Problem requirements: Quote every line as given.

Material provided:
□ □ □ □ □

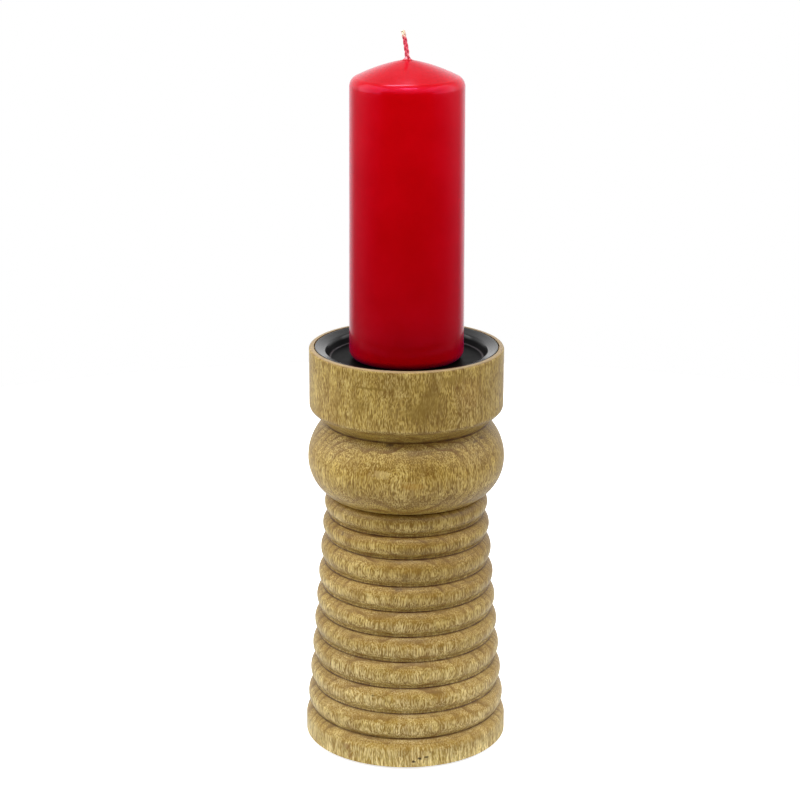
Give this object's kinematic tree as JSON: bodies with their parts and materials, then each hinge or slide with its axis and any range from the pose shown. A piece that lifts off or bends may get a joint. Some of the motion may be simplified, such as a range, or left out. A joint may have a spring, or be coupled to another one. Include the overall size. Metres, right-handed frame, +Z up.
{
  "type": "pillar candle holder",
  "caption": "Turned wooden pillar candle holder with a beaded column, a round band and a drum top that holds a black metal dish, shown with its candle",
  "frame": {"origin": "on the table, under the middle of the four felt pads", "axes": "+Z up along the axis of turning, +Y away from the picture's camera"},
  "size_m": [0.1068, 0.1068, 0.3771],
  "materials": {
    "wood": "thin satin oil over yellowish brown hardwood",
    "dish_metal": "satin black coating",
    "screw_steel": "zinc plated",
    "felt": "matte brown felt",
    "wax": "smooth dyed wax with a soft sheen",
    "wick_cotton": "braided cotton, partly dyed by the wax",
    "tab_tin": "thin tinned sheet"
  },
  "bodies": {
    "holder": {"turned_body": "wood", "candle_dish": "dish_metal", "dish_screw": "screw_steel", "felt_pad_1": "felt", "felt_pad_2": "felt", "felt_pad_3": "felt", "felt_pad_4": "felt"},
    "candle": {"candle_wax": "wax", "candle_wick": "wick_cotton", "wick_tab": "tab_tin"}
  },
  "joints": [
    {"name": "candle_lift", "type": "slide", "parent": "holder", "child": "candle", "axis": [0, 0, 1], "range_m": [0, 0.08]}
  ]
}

□ □ □ □ □

Worked answer:
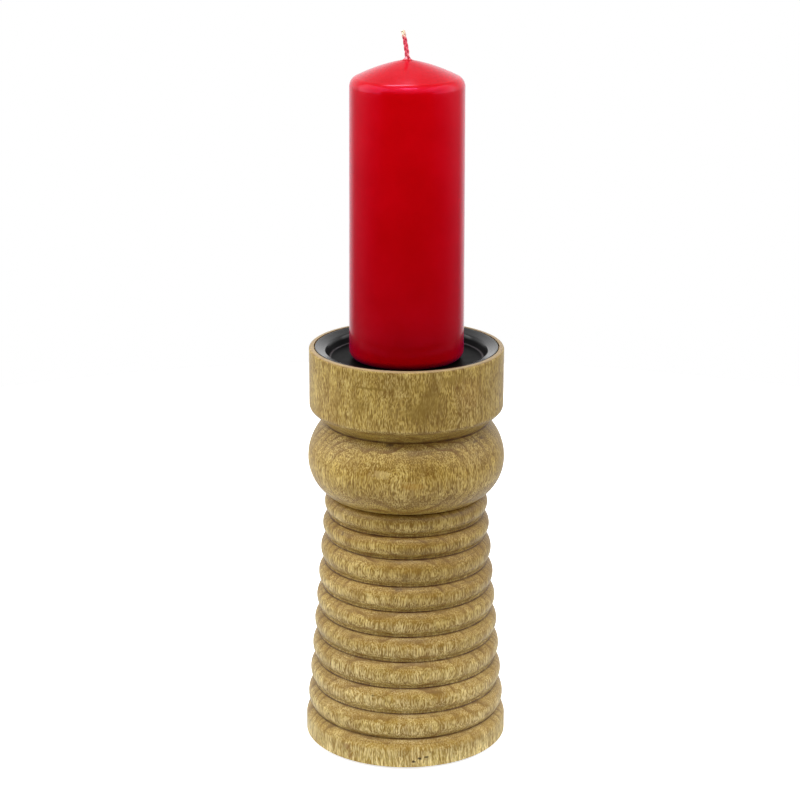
Give this object's kinematic tree as JSON: bodies with their parts and materials, then each hinge or slide with its axis and any range from the pose shown. A piece that lifts off or bends may get a joint. Some of the motion may be simplified, such as a range, or left out. A joint may have a spring, or be coupled to another one. Include the overall size. Metres, right-handed frame, +Z up.
{
  "type": "pillar candle holder",
  "caption": "Turned wooden pillar candle holder with a beaded column, a round band and a drum top that holds a black metal dish, shown with its candle",
  "frame": {"origin": "on the table, under the middle of the four felt pads", "axes": "+Z up along the axis of turning, +Y away from the picture's camera"},
  "size_m": [0.1068, 0.1068, 0.3771],
  "materials": {
    "wood": "thin satin oil over yellowish brown hardwood",
    "dish_metal": "satin black coating",
    "screw_steel": "zinc plated",
    "felt": "matte brown felt",
    "wax": "smooth dyed wax with a soft sheen",
    "wick_cotton": "braided cotton, partly dyed by the wax",
    "tab_tin": "thin tinned sheet"
  },
  "bodies": {
    "holder": {"turned_body": "wood", "candle_dish": "dish_metal", "dish_screw": "screw_steel", "felt_pad_1": "felt", "felt_pad_2": "felt", "felt_pad_3": "felt", "felt_pad_4": "felt"},
    "candle": {"candle_wax": "wax", "candle_wick": "wick_cotton", "wick_tab": "tab_tin"}
  },
  "joints": [
    {"name": "candle_lift", "type": "slide", "parent": "holder", "child": "candle", "axis": [0, 0, 1], "range_m": [0, 0.08]}
  ]
}